**DO THIS**
Take the data below and repeat it exactly.

**MATERIAL PROVIDED**
## START
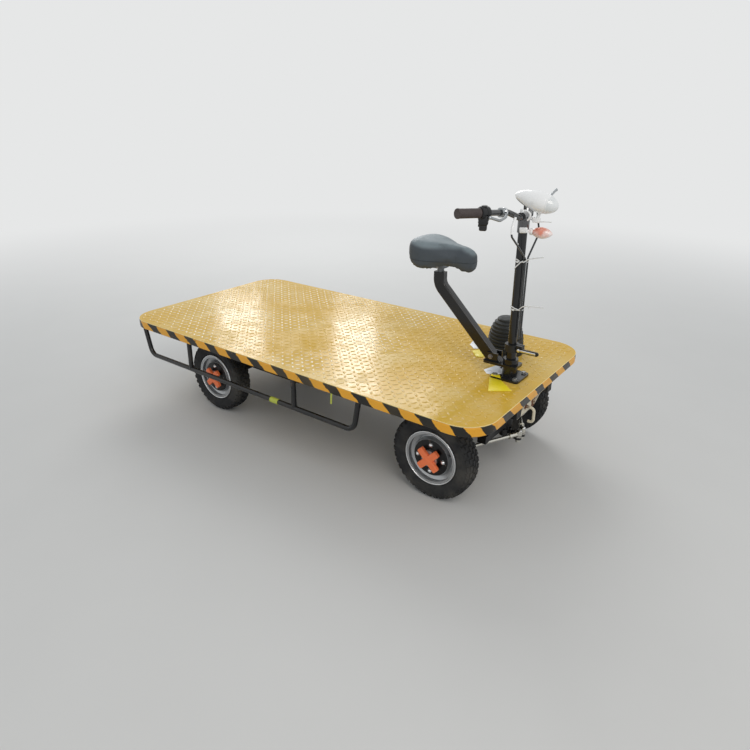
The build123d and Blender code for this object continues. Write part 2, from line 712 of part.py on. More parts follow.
def axle_arms():
    """Four flat arms that hold the axles fore and aft under the rails."""
    rear_start = REAR_AXLE_X + AXLE_TUBE + PIVOT_GAP
    front_start = FRONT_AXLE_X - BEAM_WIDTH / 2 - PIVOT_GAP
    routes = (
        # start, end, height of the middle
        (rear_start, REAR_AXLE_X + ARM_REACH, AXLE_Z),
        (front_start, FRONT_AXLE_X - ARM_REACH, BEAM_Z),
    )
    arms = []
    for side in (-1, 1):
        inner = side * RAIL_Y - HANGER_THICK / 2
        outer = inner + HANGER_THICK
        for start, end, z in routes:
            back, front = sorted((start, end))
            low = z - ARM_DEPTH / 2
            bar = block(back, front, inner, outer, low, low + ARM_DEPTH)
            half = ARM_HANGER / 2
            arms.append(bar + block(end - half, end + half, inner, outer, low, RAIL_LOW))
    return arms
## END
**ANSWER FOR THIS EXERCISE**
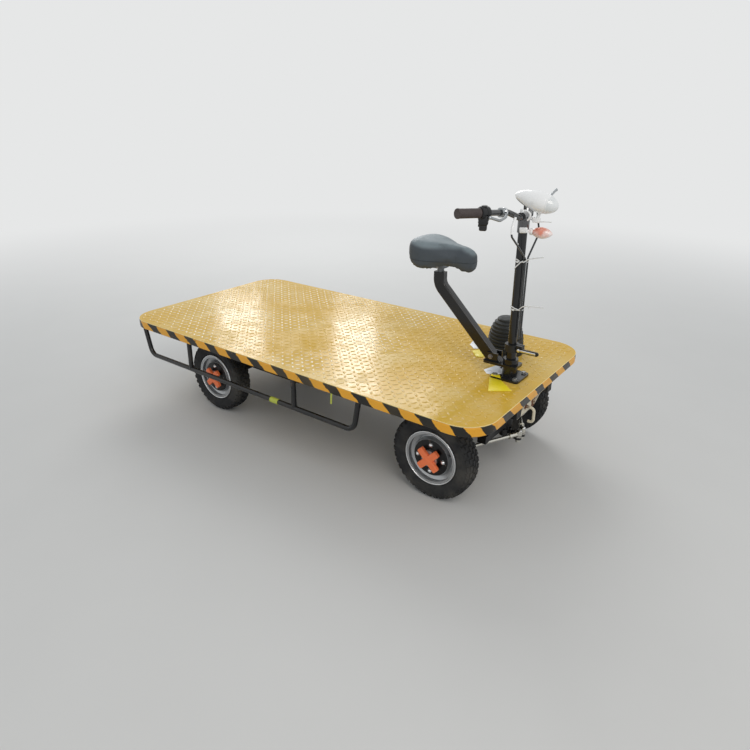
The build123d and Blender code for this object continues. Write part 2, from line 712 of part.py on. More parts follow.
def axle_arms():
    """Four flat arms that hold the axles fore and aft under the rails."""
    rear_start = REAR_AXLE_X + AXLE_TUBE + PIVOT_GAP
    front_start = FRONT_AXLE_X - BEAM_WIDTH / 2 - PIVOT_GAP
    routes = (
        # start, end, height of the middle
        (rear_start, REAR_AXLE_X + ARM_REACH, AXLE_Z),
        (front_start, FRONT_AXLE_X - ARM_REACH, BEAM_Z),
    )
    arms = []
    for side in (-1, 1):
        inner = side * RAIL_Y - HANGER_THICK / 2
        outer = inner + HANGER_THICK
        for start, end, z in routes:
            back, front = sorted((start, end))
            low = z - ARM_DEPTH / 2
            bar = block(back, front, inner, outer, low, low + ARM_DEPTH)
            half = ARM_HANGER / 2
            arms.append(bar + block(end - half, end + half, inner, outer, low, RAIL_LOW))
    return arms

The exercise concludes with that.